On the other hand the Indians are in contention but also trying to create a long term window so they don’t have the pressure of dealing for short term assets. With the added bonus of having a legitimate starter in Aviles waiting in the wings to fill in until Lindor is ready to assume the role.
Therefore, I believe that this is the right time to deal Asdrubel Cabrera the match seems to be perfect in terms of asset depths and team needs. If the Tribe can acquire a plus starter with long term control to create a rotation of Masterson, (pick a young Cardinal pitcher), McAllister, Kluber, Salazar/Bauer/Kazmir/Carrasco. That would be a boon.
Lastly, a congratulation to IBI editor Steve Orbanek on his nuptials.
Interact with Michael by email at email@example.com and on Twitter @MichaelHattery
But, unless we get a legit middle of the order rotation arm for years to come I would rather just hold on to Ascab. I think his switch hitting will be HUGE down the streach. It also allows us to continue to use Mike Aviles as the "10th man" instead of our starting short stop.
I see no reason to trade Ubaldo. At 6 million he is actually a steal. I wouldn't even mind having him around at the bottom of the rotation next year.
If they bump anyone from the rotation......look for Jimenez to be the one to go, and do so in a trade. I have a hunch the Indians are shopping him provided they get a proven upgrade they want in the rotation in a separate deal.
After last night's game he said that Guthrie got ahead of him with two curveballs in his first at-bat, then finished him off with a fastball. So in his second at-bat Chiz was looking for the curve on the first pitch, and hit it out for a grand slam. That shows an increased understanding of how the pitchers are trying to get him out and the ability to adjust from one at-bat to the next. Very encouraging.
Masterson? McAllister? Ubaldo? Kluber? Kazmir? Remember we also have Salazar in Columbus, although they are limiting his innings this year.
Which young Cardinal pitcher that we could get for Asdrubal would be a significant and immediate improvement over one of the five starters we have now? And how much would the team be weakened by replacing Asdrubal with Aviles?
The Tribe is only 1.5 games out of first. A deal involving Asdrubal for a young starter makes sense for the long term, but it could cost the Tribe a playoff appearance this year. Cabrera had a fairly serious leg injury that cost him a few weeks earlier this season. There's every possibility he'll get back to his normal performance level in the second half (although his recent history is to tank in the second half).
If the Indians were out of contention I'd make this trade in a heartbeat. But given their current circumstances and how well each of their starters has been pitching lately (except for McAllister), I can't see them making this deal unless they could make a separate trade for an excellent defensive shortstop.
Which is why I don't believe it's gonna happen.
Plus next to Tampa Bay nobody develops pitching like St. Louis. Every year they produce break out talent - starters as well as bull pen.
Tampa Bay has cleaned our clock when we dealt with them - just look at Chris Archer now for them - similar to what we took from the Yankees with McAllister - even if Archer was never a 1st round pick.
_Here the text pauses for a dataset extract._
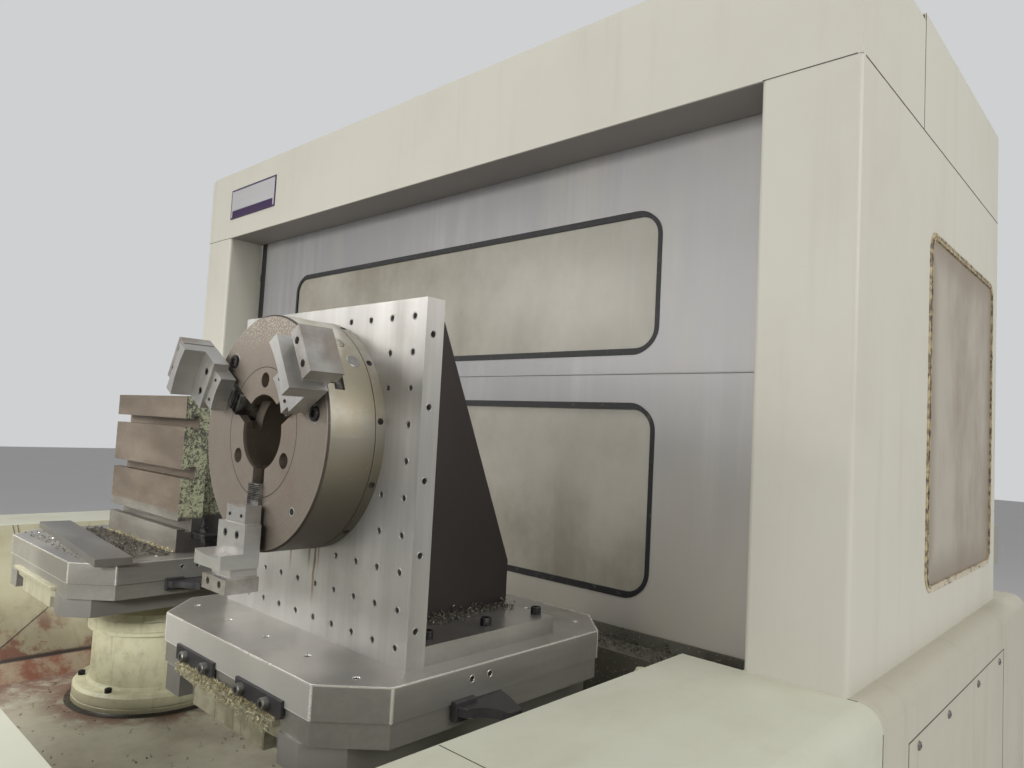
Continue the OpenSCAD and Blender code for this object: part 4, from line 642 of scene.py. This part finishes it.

But then they do the same with anyone.
We certainly did much better with Chris Perez in the De La Rosa deal.
Even so, I can't think of any recent deals where any team has pried loose excellent pitching from St. Louis. For years the belief was that it was Dave Duncan and Tony LaRousa that accounted for this magic - but it clearly goes beyond them now that they are gone and the arms just keep coming.
St. Louis doesn't fit the profile of organizations that the Indians F/O thrives at pilfering. Because when they have - McAllister, Kluber, and before that Choo, ACab...ect - they were small deals with high upside prospects - which is another way of saying if they went dud it was a bump in the night so what.
Now you are talking about an established all-star who has been extended contractually BECAUSE he was a breakout player at a key position - SS.
Very risky at this point - by the way there was less than 30k at the ball park to see a second place club win an excellent game to pull within 1.5 of 1st place Detroit.
Unless it is a blockbuster it makes no sense to take that kind of risk during an exciting season - but - not yet exciting enough to bring back the fans to sell out.
And it does make a difference that players like Kipnis make a point of voicing displeasure about the prospect during interviews.
Some of Cabrera's at-bats this year have been maddening with what he has been chasing. That's one of the main reasons he has disappeared for much of the first half of the season. Outside of the very beginning of the season and one small burst around early to mid-June, he's been almost non-existent. Heck, Aviles has outhit Cabrera vs RHP - granted, BA is not everything, but it's still an amazing stat.
Aviles can hold his own for a year or so, especially if the Indians get a decent back-up for him. Some have even mentioned that the Cardinals might throw Descalso in the deal, which could help. I don't know if the Cardinals would be interested in getting Perez back with the way Mujica has thrown this year or how much value Perez would, but I would listen to see if you could potentially add a second of those arms or 1-2 of the level right below those top pitching prospects.
Let's face it: It's more likely that Perez won't be here next year, and it's just as likely that Cabrera won't be here after next year. Add in what you said about Cabrera- his value probably won't be higher the longer we wait (and probably was higher this past offseason, but still may be pretty high, especially since the Cardinals are in dire need of an everyday SS and are in contention with two other strong teams in the NL Central, plus are the defending WS champions). Add in the fact that there are other bullpen options for closing (albeit unproven) and the offense doing a lot of its damage without Cabrera (due to injury and, largely, inconsistency), I'd be open to a trade involving Cabrera or Cabrera & Perez if the Cardinals are willing to meet or come very close to our asking price.
It's not just about 2013 for the Indians; it's really 2013 through the rest of the decade (at the very least 2016-2017). Cabrera and Perez aren't going to be part of that- if an impactful trade comes along for one or both, I would definitely consider it.